Liban : la justice met la pression sur Riad Salamé, le gouverneur de la Banque centrale

La justice libanaise a pris des mesures fermes à l'encontre du puissant gouverneur de la Banque centrale, Riad Salamé, en saisissant ses passeports et en lui interdisant de quitter le pays. Ces mesures font suite à un mandat d'arrêt émis par la justice française, a confirmé une source judiciaire à l'AFP.
Laurent Lequien
(Crédits : Reuters)

Le gouverneur de la Banque du Liban, qui est étroitement lié à la classe politique, est soupçonné d'avoir accumulé un patrimoine immobilier et bancaire considérable en Europe grâce à des montages financiers complexes et au détournement massif de fonds publics libanais.

Convoqué à Paris pour être mis en examen le 16 mai, Riad Salamé ne s'était pas présenté à l'interrogatoire. Par conséquent, un mandat d'arrêt a été émis à son encontre par une juge française en charge de l'enquête.

Interdiction de quitter le pays et saisie des passeports

Le Liban a récemment reçu une notice rouge d'Interpol basée sur ce mandat d'arrêt international. Toutefois, le pays ne procède pas à l'extradition de ses ressortissants. Ainsi, Riad Salamé s'est présenté mercredi devant l'avocat général à la Cour de cassation, Imad Kabalan, qui lui a communiqué les charges retenues contre lui, notamment le « détournement de fonds » et le « blanchiment d'argent ». En conséquence, la justice libanaise lui a interdit de quitter le territoire national et a procédé à la saisie de ses deux passeports, à savoir son passeport libanais et son passeport français.

Cette affaire met en lumière les graves accusations de corruption et de détournement de fonds publics qui pèsent sur le gouverneur de la Banque centrale libanaise. Les mesures prises par la justice libanaise démontrent une volonté de coopération avec la justice française dans le cadre de cette affaire, qui fait l'objet d'une attention internationale.

Riad Salamé pourrait échapper à la justice française

Le juge Kabalan chercherait-il à éviter les décisions de la justice française ? C'est ce qu'affirme l'avocat Karim Daher, engagé dans la lutte contre la corruption, dans une déclaration à l'AFP. Selon lui, en empêchant Riad Salamé de voyager, le juge le prive également de comparaître devant la justice étrangère. Ainsi, il devient l'otage du pouvoir libanais corrompu, qui n'a aucun intérêt à révéler les secrets dont il est le gardien, explique l'avocat.

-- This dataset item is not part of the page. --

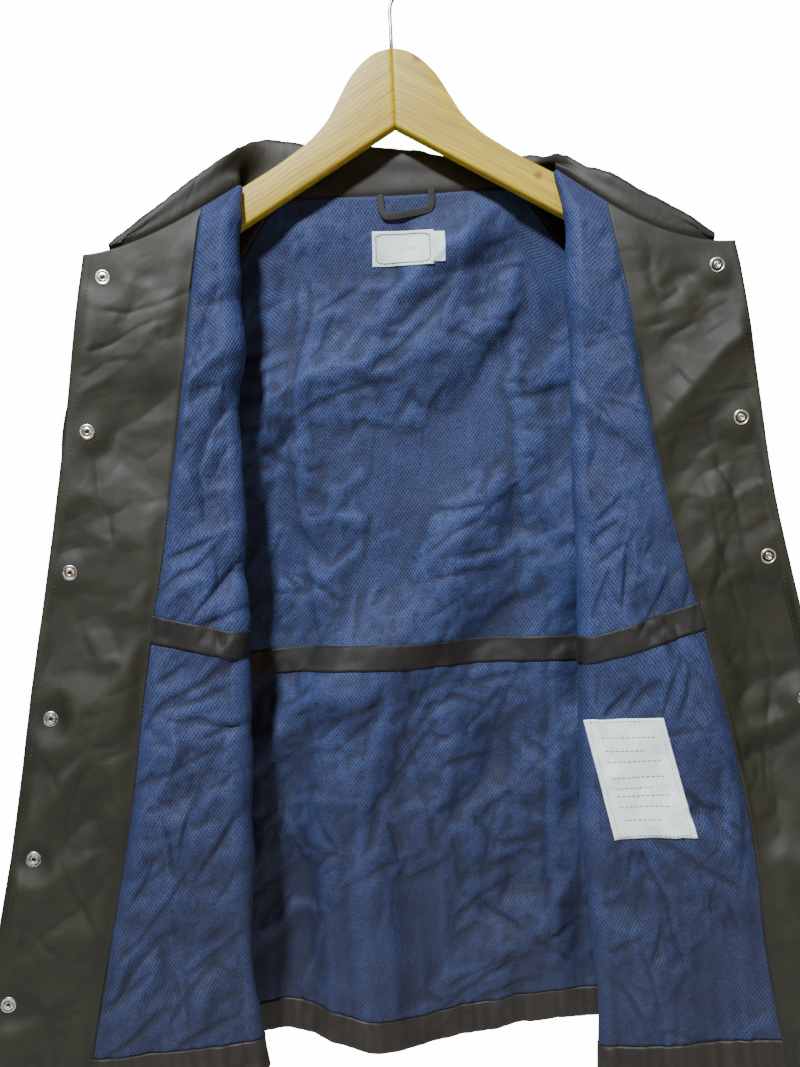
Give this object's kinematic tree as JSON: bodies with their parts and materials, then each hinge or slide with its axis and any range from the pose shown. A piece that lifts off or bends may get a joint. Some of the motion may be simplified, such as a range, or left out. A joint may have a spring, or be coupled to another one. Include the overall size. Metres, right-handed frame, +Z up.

Lors de l'interrogatoire, Riad Salamé, âgé de 72 ans, a nié toutes les accusations portées contre lui, répétant que sa fortune avait été accumulée lorsqu'il travaillait pour la banque d'investissements américaine Merrill Lynch avant de prendre la tête de la Banque du Liban en 1993. Il a également demandé à être jugé au Liban. Le juge Kabalan a fait une demande à la justice française pour obtenir le dossier de l'affaire. Si les accusations de blanchiment d'argent et d'enrichissement illicite sont jugées fondées, Riad Salamé sera jugé dans son pays, selon une source judiciaire.

« La justice libanaise a montré qu'elle n'était pas indépendante et qu'elle était soumise aux politiciens, à l'exception d'une poignée de juges », déplore Karim Daher.

Contre le banquier central, de nouvelles révélations judiciaires

Une source judiciaire a informé le procureur général libanais que la procureure générale de Munich a également émis un mandat d'arrêt contre Riad Salamé et qu'Interpol en sera notifié.

Depuis l'émission d'un mandat d'arrêt par la juge française à l'encontre de Riad Salamé, les principaux responsables libanais gardent un silence embarrassé concernant cette affaire. Certains ministres et députés de l'opposition ont réclamé la destitution du gouverneur, dont le mandat expire en juillet. Riad Salamé entretient de bonnes relations avec une grande partie de la classe politique, qui défend sa politique monétaire dans un pays confronté à une grave crise économique depuis l'automne 2019.

En mars 2022, la France, l'Allemagne et le Luxembourg ont gelé 120 millions d'euros d'avoirs libanais soupçonnés d'appartenir à Riad Salamé. Depuis le début de l'année, des juges européens se sont rendus à trois reprises au Liban pour interroger Riad Salamé ainsi que ses proches. La Cour d'appel de Paris devra également se prononcer le 4 juillet sur la validité des saisies effectuées sur les biens immobiliers et bancaires de Riad Salamé en Europe, selon des sources proches du dossier.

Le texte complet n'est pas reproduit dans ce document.